Packing like it is summer

Shoulder season rewards layered packing. You do not need a huge suitcase, but you do need range: a light waterproof layer, shoes that handle both walking and rain, and outfits you can repeat across changing temperatures.

Overestimating how much you can do in shorter daylight

In some months, sunset arrives earlier than travelers expect. That matters if your plan includes scenic drives, viewpoints, or day trips to smaller towns. Work backward from daylight, not just attraction opening times.

Chasing the absolute cheapest route

Saving money is helpful, but not when it adds awkward airport transfers, very early departures, or long station changes. A slightly more expensive route can be the better value if it saves a half day of stress.

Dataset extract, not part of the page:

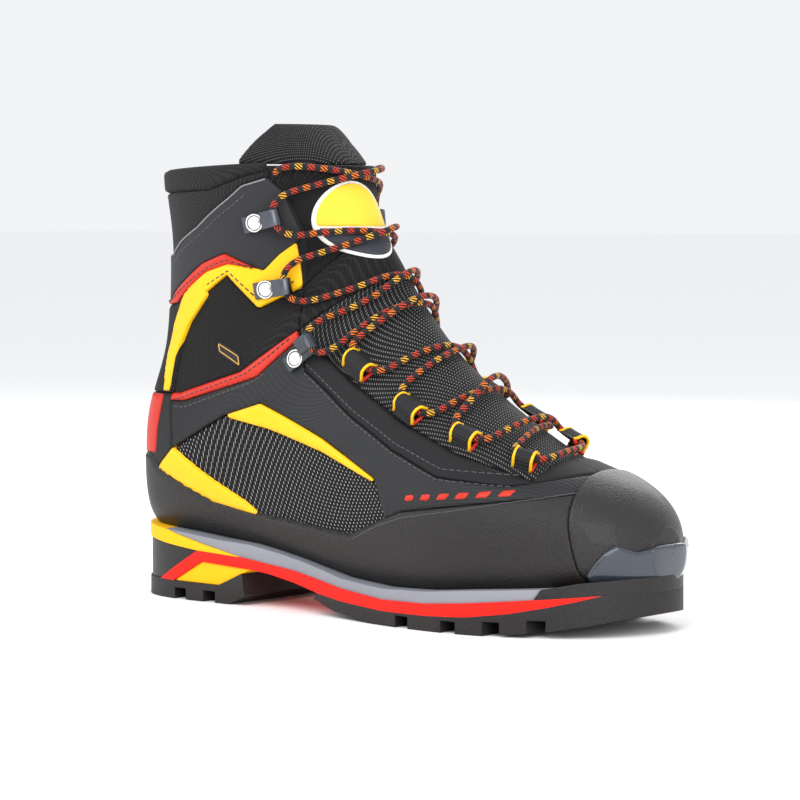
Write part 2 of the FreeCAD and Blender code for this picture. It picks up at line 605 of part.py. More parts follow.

A simple framework for planning your trip

Start with your travel window, then pick the region with the best match for that month. After that, choose no more than two or three bases, book the most important transport and accommodations, and leave some space for weather and energy levels.

If you are traveling for 7 to 10 days, one country or one compact region is usually enough. If you have 12 to 14 days, you may be able to combine two countries well if the route is efficient and the transfers are simple.

When in doubt, remove one stop. Most Europe itineraries improve when they get slightly smaller.

Final thoughts

If you want a Europe trip that feels easier to manage, shoulder season is hard to beat. You are not just trying to save money or avoid crowds. You are giving yourself a better planning environment: more hotel choice, more flexible days, and a route that is more likely to work in real life.

That makes shoulder season especially good for first-time Europe travelers, budget-conscious planners, and anyone who wants a trip that feels well-paced rather than overbuilt.

The best itinerary is not the one with the most pins on the map. It is the one you can actually enjoy once you get there.